Ayka vient d'accoucher, mais elle abandonne son bébé à la maternité et repart directement travailler. Pourtant, le personnage et le spectateur ne pourra pas oublier ce bébé, car son corps lui rappellera à chaque seconde son enfantement. Ventre gonflé, saignement, montée de lait, tout est douleur pour l'héroïne après l'accouchement. Cette grossesse non-désirée (comme on l'apprend par la suite) lui laisse un corps martyrisé. La mise en scène accompagne donc sa douleur pour la faire partager aux spectateurs. Se voulant totalement immersif, Ayka en oublie de donner de la nuance aux péripéties. Ce qui donne une impression de violence gratuite. Tout est trop outrancier, trop poussif. Pour un film qui veut dénoncer l'oppression de la femme, physique et mentale, il ne donne que très peu de temps de parole à l'héroïne, préférant la voir souffrir encore et encore.
Il y avait pourtant matière dans la narration de Ayka pour en faire un film profond, pour faire bousculer les émotions de son spectateur.
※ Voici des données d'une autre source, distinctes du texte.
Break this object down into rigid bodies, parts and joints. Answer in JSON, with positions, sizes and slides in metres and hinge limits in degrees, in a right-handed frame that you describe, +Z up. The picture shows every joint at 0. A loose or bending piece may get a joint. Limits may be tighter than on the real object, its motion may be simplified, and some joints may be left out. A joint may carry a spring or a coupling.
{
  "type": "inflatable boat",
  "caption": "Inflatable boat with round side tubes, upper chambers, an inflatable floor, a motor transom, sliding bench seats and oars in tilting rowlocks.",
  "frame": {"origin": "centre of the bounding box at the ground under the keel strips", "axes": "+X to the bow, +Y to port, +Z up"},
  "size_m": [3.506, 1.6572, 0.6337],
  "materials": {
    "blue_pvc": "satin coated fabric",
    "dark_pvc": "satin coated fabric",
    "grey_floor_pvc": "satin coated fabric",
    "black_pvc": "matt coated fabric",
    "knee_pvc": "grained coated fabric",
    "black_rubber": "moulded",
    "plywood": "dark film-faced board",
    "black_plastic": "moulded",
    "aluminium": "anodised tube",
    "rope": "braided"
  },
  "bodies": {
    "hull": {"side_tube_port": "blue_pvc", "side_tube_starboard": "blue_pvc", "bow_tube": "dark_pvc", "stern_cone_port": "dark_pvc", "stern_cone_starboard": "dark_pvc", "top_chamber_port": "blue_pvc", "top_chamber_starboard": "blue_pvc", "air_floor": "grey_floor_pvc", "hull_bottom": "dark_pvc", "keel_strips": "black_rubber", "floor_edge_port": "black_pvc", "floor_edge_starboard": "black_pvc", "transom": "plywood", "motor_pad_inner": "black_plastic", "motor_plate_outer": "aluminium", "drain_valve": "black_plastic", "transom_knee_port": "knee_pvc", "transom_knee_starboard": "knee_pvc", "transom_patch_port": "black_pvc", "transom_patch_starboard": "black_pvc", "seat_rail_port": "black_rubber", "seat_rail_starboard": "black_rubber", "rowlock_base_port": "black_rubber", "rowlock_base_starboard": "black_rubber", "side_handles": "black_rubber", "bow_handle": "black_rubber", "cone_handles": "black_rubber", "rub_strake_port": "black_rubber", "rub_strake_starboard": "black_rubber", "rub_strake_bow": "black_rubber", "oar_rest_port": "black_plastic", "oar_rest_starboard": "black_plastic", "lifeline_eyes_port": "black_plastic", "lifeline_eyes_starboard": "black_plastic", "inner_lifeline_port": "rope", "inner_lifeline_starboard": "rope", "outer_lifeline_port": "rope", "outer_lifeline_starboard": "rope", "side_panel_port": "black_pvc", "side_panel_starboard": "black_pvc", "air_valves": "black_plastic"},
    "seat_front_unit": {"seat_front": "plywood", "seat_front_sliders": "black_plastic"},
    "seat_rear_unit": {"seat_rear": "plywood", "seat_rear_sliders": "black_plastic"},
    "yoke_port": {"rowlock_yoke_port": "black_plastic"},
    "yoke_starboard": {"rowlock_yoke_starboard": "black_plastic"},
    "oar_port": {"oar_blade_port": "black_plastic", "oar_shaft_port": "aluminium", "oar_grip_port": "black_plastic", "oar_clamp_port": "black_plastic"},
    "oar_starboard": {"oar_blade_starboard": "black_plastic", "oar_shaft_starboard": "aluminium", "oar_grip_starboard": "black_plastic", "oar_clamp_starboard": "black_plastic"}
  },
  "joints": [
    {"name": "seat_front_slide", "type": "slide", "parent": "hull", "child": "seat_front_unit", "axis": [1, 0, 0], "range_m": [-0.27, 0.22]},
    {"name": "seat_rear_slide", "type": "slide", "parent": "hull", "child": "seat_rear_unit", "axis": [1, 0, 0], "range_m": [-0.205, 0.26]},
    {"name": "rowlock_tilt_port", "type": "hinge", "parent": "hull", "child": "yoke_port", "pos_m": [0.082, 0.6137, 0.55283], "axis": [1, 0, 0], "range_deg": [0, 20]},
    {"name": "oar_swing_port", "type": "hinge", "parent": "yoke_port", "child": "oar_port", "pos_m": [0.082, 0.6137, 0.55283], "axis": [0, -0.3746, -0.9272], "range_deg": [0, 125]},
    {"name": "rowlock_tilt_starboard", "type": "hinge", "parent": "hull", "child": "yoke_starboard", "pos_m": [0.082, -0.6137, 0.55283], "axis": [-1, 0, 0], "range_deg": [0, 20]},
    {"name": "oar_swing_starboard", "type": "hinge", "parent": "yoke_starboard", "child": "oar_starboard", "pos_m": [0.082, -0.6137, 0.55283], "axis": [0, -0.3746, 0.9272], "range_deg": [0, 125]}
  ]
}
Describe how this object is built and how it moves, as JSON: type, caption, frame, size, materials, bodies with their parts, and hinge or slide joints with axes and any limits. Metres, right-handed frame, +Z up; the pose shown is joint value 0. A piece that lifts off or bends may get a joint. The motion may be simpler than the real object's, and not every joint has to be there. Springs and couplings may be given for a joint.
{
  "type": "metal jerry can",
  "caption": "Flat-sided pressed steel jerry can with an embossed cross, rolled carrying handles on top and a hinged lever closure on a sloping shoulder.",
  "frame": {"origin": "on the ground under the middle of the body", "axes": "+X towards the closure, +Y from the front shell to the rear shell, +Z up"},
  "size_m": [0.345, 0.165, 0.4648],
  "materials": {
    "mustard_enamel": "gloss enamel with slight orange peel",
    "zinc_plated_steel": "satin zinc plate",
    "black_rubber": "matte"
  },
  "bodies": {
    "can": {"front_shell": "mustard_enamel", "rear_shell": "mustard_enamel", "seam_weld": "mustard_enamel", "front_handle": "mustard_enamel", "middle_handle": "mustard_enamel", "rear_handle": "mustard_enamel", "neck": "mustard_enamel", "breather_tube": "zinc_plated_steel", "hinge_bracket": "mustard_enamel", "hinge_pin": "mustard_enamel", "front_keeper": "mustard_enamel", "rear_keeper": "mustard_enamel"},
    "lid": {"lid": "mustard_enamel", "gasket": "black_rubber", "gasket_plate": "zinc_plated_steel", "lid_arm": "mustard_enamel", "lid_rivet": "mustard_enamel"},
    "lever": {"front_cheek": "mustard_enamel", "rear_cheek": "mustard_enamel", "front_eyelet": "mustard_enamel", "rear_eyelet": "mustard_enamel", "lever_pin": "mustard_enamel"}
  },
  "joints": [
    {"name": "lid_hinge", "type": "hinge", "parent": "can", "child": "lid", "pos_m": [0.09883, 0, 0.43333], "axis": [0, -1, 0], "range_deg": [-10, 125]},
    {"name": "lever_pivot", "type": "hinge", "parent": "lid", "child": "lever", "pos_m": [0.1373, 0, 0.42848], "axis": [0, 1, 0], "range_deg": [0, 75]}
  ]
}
Cette mise en scène qui filme les corps de près, dans des espaces clos, il existe de véritables moments de virtuosité, dans ces plan-séquence extérieur sous la neige.


On en vient à se demander comment Dvortsevoy en arrive à être aussi vide et démonstratif. Le réalisateur oublie de donner de l'importance aux émotions internes de la jeune Ayka, ses dilemmes moraux qui résonnent jusqu'au tout dernier plan du film. Et c'est dommage quand on voit la puissance du dernier plan.